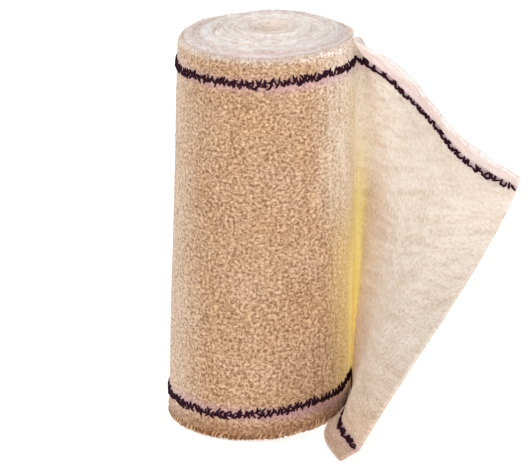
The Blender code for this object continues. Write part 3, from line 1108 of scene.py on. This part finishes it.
def make_studio():
    scene = bpy.context.scene
    scene.view_settings.view_transform = "Standard"
    world = bpy.data.worlds.new("studio")
    scene.world = world
    world.use_nodes = True
    background = world.node_tree.nodes["Background"]
    background.inputs["Color"].default_value = WHITE
    background.inputs["Strength"].default_value = ROOM_LIGHT
    for light in LIGHTS:
        soft_light(*light)
    bpy.ops.object.select_all(action="DESELECT")
    bpy.ops.mesh.primitive_plane_add(size=6)
    floor = bpy.context.active_object
    floor.name = "floor"
    paper = Recipe("white_paper").finish(PAPER, 0.9, Emission_Color=WHITE, Emission_Strength=PAPER_GLOW)
    floor.data.materials.append(paper)


def main():
    make_camera()
    make_studio()
    wound_crepe = crepe_material(
        "crepe_wound",
        pebble_scale=(1.36, 1.55, 1),
        curl=0.7,
        lit_pit_shade=TAN_LIT_PIT_SHADE,
        column_share=0.12,
        ripple_share=0.0,
        relief_depth=0.45 * MM,
    )
    loose_crepe = crepe_material(
        "crepe_loose",
        pebble_scale=(1.3, 1.5, 1),
        curl=0.4,
        lit_pit_shade=TAN_LIT_SOFT_PIT_SHADE,
        column_share=0.0,
        ripple_share=0.52,
        relief_depth=0.75 * MM,
    )
    selvage = turn_edge_material()
    plum = yarn_material()
    fluff = fluff_material("cotton_fluff", linear(232, 218, 208), linear(252, 250, 249))
    threads = fluff_material("selvage_threads", linear(220, 196, 174), linear(246, 234, 224))
    fringe = fluff_material("foot_fringe", linear(150, 108, 72), linear(232, 196, 154))

    lifts = selvage_lift()
    outer_turn, outside, rows_across = make_outer_turn(wound_crepe, lifts)
    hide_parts("wound_roll")
    head = make_inner_turns(selvage, lifts)
    loose, faces, along, across = make_loose_end(loose_crepe)
    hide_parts("loose_end")

    outside = outside[:, ::-1]
    turn_along = FULL_TURN * ROLL_RADIUS * np.linspace(0, 1, TURN_COLUMNS + 1)
    face = (outside, grid_normals(outside), turn_along, rows_across[::-1])
    selvage_threads(
        "foot_threads", face, fringe, line=-0.3 * MM, slope=0.75, count=190, length=2.2 * MM,
        radius=0.26 * MM, seed=90
    )
    selvage_threads(
        "head_threads", face, threads, line=CLOTH_WIDTH - 2.0 * MM, slope=0.1, count=800, length=2.2 * MM,
        radius=0.07 * MM, seed=94
    )
    roll_yarn = make_roll_yarns(face, plum)
    loose_yarn = make_loose_yarns(faces, along, across, plum)
    head_strands(head, fluff)


main()
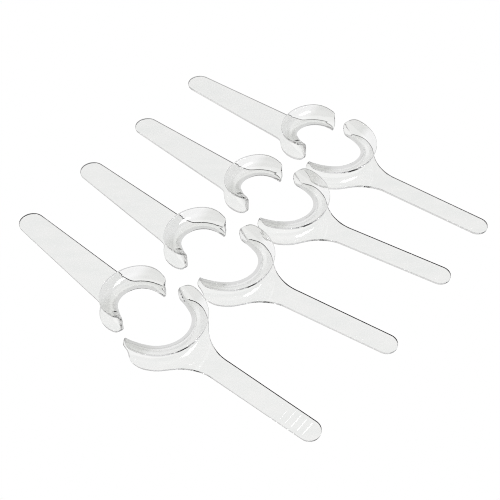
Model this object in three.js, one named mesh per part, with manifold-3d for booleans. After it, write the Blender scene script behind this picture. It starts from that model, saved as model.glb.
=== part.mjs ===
// Set of eight loose hand-held cheek retractors, each one clear moulding:
// four large ones (narrow straight handle flaring into a wide C) and four
// small ones (paddle handle widening steadily into a smaller C).
// Units mm, +Z up. All eight lie flat on the plane z = 0, lip gutter upwards.
// Every retractor is one thin wall: flat handle and lower blade on the table,
// a rounded wall around the C mouth, and an upper flange that turns outward
// again, so that the cross-section is a U lying on its side.
import * as THREE from 'three';
import Module from 'manifold-3d';

// ---------------------------------------------------------------- dimensions
const LARGE = {
  height: 20.7,            // table to top of the upper flange
  thickness: 2.4,          // wall, blade and handle
  edge: 0.45,              // how far the rounded edge stands out of the sheet
  bend: 9.1,               // radial depth of the rounded wall at the handle
  mouthRadius: 26.0,       // middle of the wall at mid height
  axisShift: 0,            // C axis relative to the handle axis
  rim: [                   // upper flange edge: angle about the C centre, radius
    [0, 38.0], [15, 38.0], [30, 38.0], [45, 37.9], [58, 37.4], [70, 37.0], [80, 36.6], [88, 35.9], [94, 34.6],
  ],
  splayFrom: [67, 67],     // beyond this angle the wall of each arm runs straight
  mouthEndX: -6.3,         // x where the arms end at mid height
  armScale: [1, 1],        // length of the +y and the -y arm
  topEnd: 0.955, lowEnd: 0.915,   // arm length at the top and bottom rows
  blade: [                 // lower blade and handle outline, arm end to handle
    [[2.6, 34.4], [6.2, 35.2], [12.5, 34.7], [18.3, 32.1], [24.0, 28.2], [29.7, 22.1],
      [34.2, 17.7], [39.3, 14.1], [44.9, 11.4], [50.6, 9.6], [55.7, 8.7]],
    [[2.6, -34.4], [6.2, -35.2], [12.5, -34.9], [18.5, -32.6], [24.4, -28.8], [30.2, -23.0],
      [34.7, -18.5], [39.9, -14.7], [45.5, -11.8], [51.2, -9.8], [56.0, -8.8]],
  ],
  tipX: 149.0, tipHalf: 8.35, rootHalf: 9.1,
  ridges: { count: 6, first: 113.5, pitch: 5.0, width: 1.5, rise: 0.45, reach: 6.6 },
};
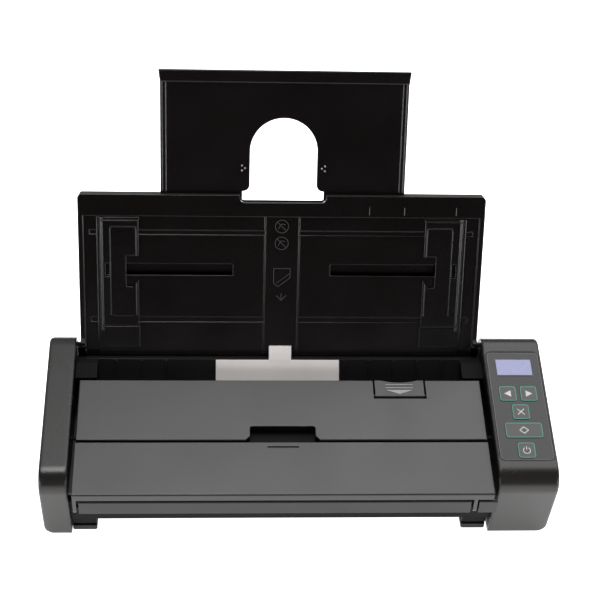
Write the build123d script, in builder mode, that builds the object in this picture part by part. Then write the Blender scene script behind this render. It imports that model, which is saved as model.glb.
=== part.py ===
"""Sheet-fed scanner with an open feed tray, in millimetres, +Z up.

X runs along the machine, -Y is its front, and the origin is the centre of the
bounding box's base with the feed tray open.
"""
from build123d import *
from math import atan2, ceil, cos, degrees, hypot, pi, radians, sin, sqrt, tan
import os

os.makedirs("parts", exist_ok=True)

# Casing
paper_width = 216.0
side_margin = 17.05
left_cap_width = 16.15
right_cap_width = 35.45
casing_depth = 109.2
nose_height = 56.0
top_slope = 9.5
front_lean = 8.7
nose_reach = 2.5
nose_radius = 12.0
rear_radius = 12.0
foot_edge_radius = 2.0
cap_corner_radius = 12.0
cap_foot_radius = 9.0
cap_edge_radius = 1.2
cap_wall = 2.2
cap_lift = 1.0
frame_thickness = 2.0
fit_gap = 0.15
pin_clearance = 0.05

# Deck: the panels between the end caps
deck_drop = 6.9
side_gap = 3.0
panel_thickness = 2.2
flap_thickness = 2.5
flap_front = -6.2
seam_front = 29.9
seam_rear = 31.7
panel_rear = 75.1
panel_edge_radius = 0.6

# Finger recess in the front edge of the upper panel
recess_width = 39.2
recess_length = 9.7
recess_depth = 6.0
recess_flare = 2.4
recess_wall = 1.5
recess_corner_radius = 1.5

# Front cover
cover_pivot_back = 2.9
cover_pivot_drop = 2.6
cover_pin_radius = 1.2
skirt_thickness = 2.4
skirt_depth = 7.0
cover_floor = 1.6
cover_wall = 2.0
cover_front = 36.0
cover_floor_rear = 69.0
cover_rear_knee = (73.2, 49.0)
cover_frame_inset = 1.0

# Paper path
path_floor = 41.0
path_gap = 2.4
guide_thickness = 2.0
path_joint = 65.4
chute_bend = 75.5
chute_top = (96.0, 59.4)
chute_skirt_bottom = 50.0
cheek_width = 13.2
cheek_rear = 88.6
cheek_drop = 1.0
rib_offsets = (-100.8, -85.6, -70.4, 40.0, 55.2, 70.4, 85.6, 100.8)
rib_width = 1.2
rib_height = 0.8
feed_window_run = 3.4
pickup_left_run = 39.65
pickup_right_run = 36.65
pickup_bottom = 5.2
pickup_thickness = 0.8
pickup_slot = 34.8
pickup_tab = 13.8
pickup_tab_end = -1.0
lever_offset = -46.35
lever_pivot = (86.0, 40.0)
lever_pin_radius = 1.0
lever_lug_top = 14.5
lever_window = 11.0
lever_window_from = -0.5
lever_window_to = 9.5
lever_tip = 8.0
lever_reach = 2.6

# Exit: front strip, flap lip and flap hinge
strip_front = -4.0
strip_rear = 2.0
strip_bottom = 31.0
strip_edge_radius = 1.4
exit_gap = 2.5
lip_thickness = 2.5
flap_pivot = (-1.0, 34.0)
flap_ear_radius = 3.3
flap_pin_radius = 1.2
leg_thickness = 2.1
leg_gap = 1.3
right_leg_inset = 11.2
flap_edge_radius = 1.2
groove_width = 18.5
groove_from = 26.0
groove_run = 1.2
groove_depth = 0.8

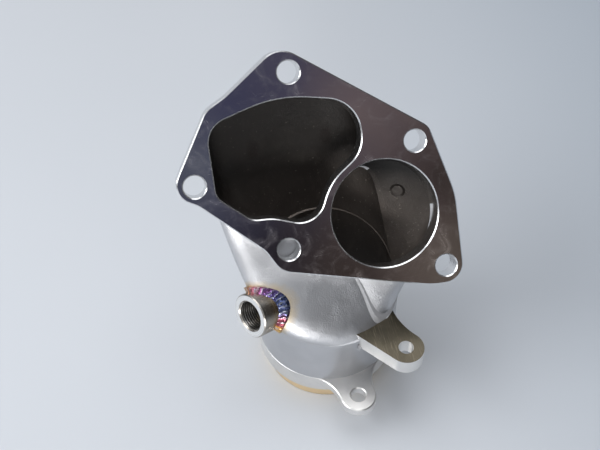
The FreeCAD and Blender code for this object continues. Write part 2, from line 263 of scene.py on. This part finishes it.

______

* [Written request] Find all lines holding the string "continues" and copy them.

* [Response to this exercise]
The Blender code for this object continues. Write part 3, from line 1108 of scene.py on. This part finishes it.
The FreeCAD and Blender code for this object continues. Write part 2, from line 263 of scene.py on. This part finishes it.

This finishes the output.